Squirrel Cage Jail
Council Bluffs, Iowa
Council Bluffs was a lawless place in the 1880s, but the taxpayers of Pottawattamie County refused to pay for a conventional, expensive jail. Instead, technology offered a cheap solution: a "human rotary" that could be staffed by one guard with a gun.
Known as the Squirrel Cage Jail (a name supposedly inspired by the city's population of black squirrels), it was a giant metal drum stacked with three floors of pie-slice-shaped cells, housed inside a building with steel-lined walls. There was only one door, and the jailer used a crank to spin the cells around to let prisoners in and out.
"It was a 19th century marvel, a brilliant idea," said Ryan Roenfeld, past president of the Historical Society of Pottawattamie County that now owns the jail. "You didn't have to pay many people to watch a lot of prisoners."
Unfortunately, the idea was better than the jail, whose turntable gears kept jamming. It was judged "pretty much a failure" by the local newspaper in 1887, only two years after it opened.
Eighteen rotary jails were built during their brief heyday, and the Squirrel Cage was the biggest of them all. That was its problem. The drum weighed 45 tons empty, balanced on a three-foot-square base that kept shifting in unstable soil.
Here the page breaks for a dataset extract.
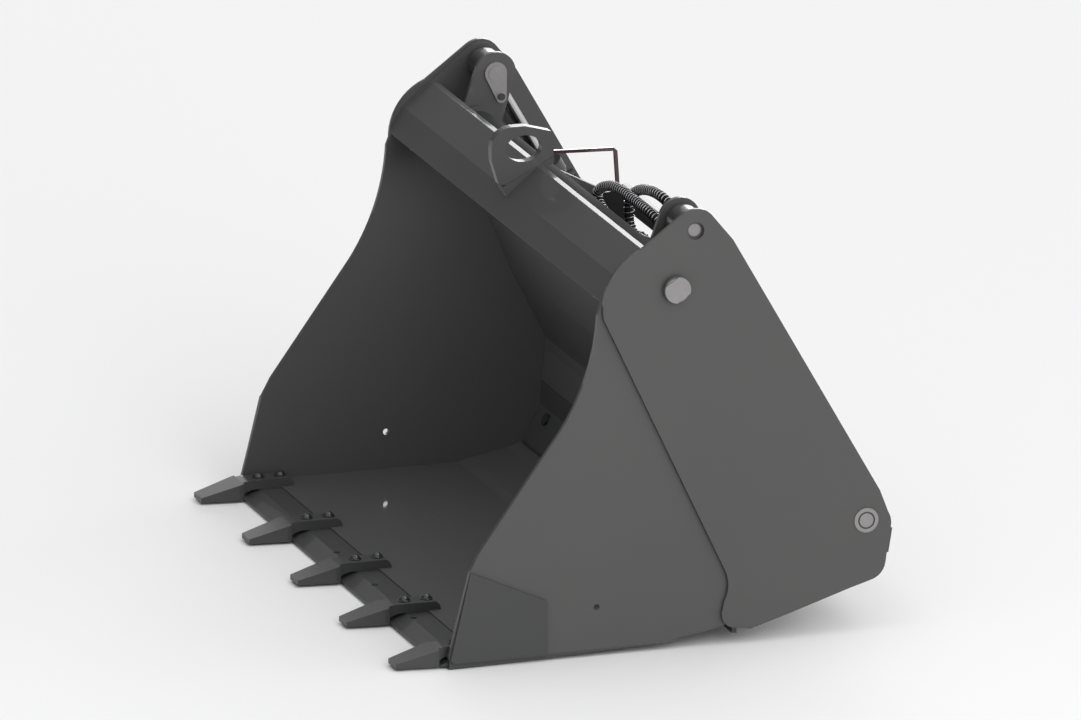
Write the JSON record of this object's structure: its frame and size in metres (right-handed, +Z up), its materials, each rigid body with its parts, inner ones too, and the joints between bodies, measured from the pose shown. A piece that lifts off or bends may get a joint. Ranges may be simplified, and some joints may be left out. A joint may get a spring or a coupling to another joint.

Ryan took us to the top of the cage, which is suspended from a single iron beam, to show us its emergency access hatch. "I have never known anybody crazy enough to climb down that," said Ryan, although one desperate prisoner did climb up it, discovered it didn't lead outside, and had to wake the jailer to let him back into his cell.
Part of what made the Squirrel Cage Jail so uniquely bad -- aside from the horrible din of its rotating drum, and the risk of starvation if it jammed for too long -- was its inability to segregate inmates. Prostitutes and chicken thieves were housed with rapists and killers. Gilbert Ranfeldt was jailed for writing a $1.50 check that bounced. Jake Bird, at the other extreme, ax-murdered as many as 50 people.
Charles Noel Brown, another Squirrel Cage veteran, went on a "three-day drunken murder spree" according to Ryan and became the last man hanged in Iowa. His noose from 1962 is proudly displayed in a Squirrel Cage Jail showcase.
Broken arms and legs were routine for prisoners who mistakenly -- or deliberately -- stuck their limbs through their cell bars as the cage spun. "Some people would go crazy in here and do anything to get out," said Ryan. One prisoner, Willie Brown, killed himself trying to get a medical transfer by eating glass.
The Squirrel Cage Jail was the most frequently condemned building in Council Bluffs -- but the taxpayers, who had barely paid for one jail, refused to pay for another. "It was cheaper to just keep it going," said Ryan, and so it did, year after year. In 1960 the Fire Marshall permanently disabled the drum after it took two days to reach the corpse of a prisoner who'd died his cell. The inmates were turned loose to wander the jail's surrounding corridors.
"In its last years it was just a free-for-all," said Ryan, who pointed to several patched holes in the walls where convicts tunneled to freedom while the lone guard sat in his office, watching TV.
In late 1969 the jail was declared "unfit for human habitation" and its inmates were removed to other prisons. Historical Society members stood in front of bulldozers to prevent the Squirrel Cage Jail from being demolished. If one good thing can be said about the citizens of Pottawattamie County, it's that their cheapness preserved the jail just long enough for it to be recognized as something worth saving.
Today the Squirrel Cage Jail is open for tours, paranormal investigations, and overnight fundraiser lock-ins. Ryan is proud that it's as grungy and horrible as the day it closed, not cleaned-up and sanitized like a smaller rotary jail in Indiana. "Theirs is very sterile; ours is much more interesting," he said.
The terror stink of cut-rate 19th century criminal justice still lingers in the Squirrel Cage Jail. "It's the kind of place where you've still got to watch your step," said Ryan. "We've had people walk in here and get creeped so bad they turn around and walk right back out."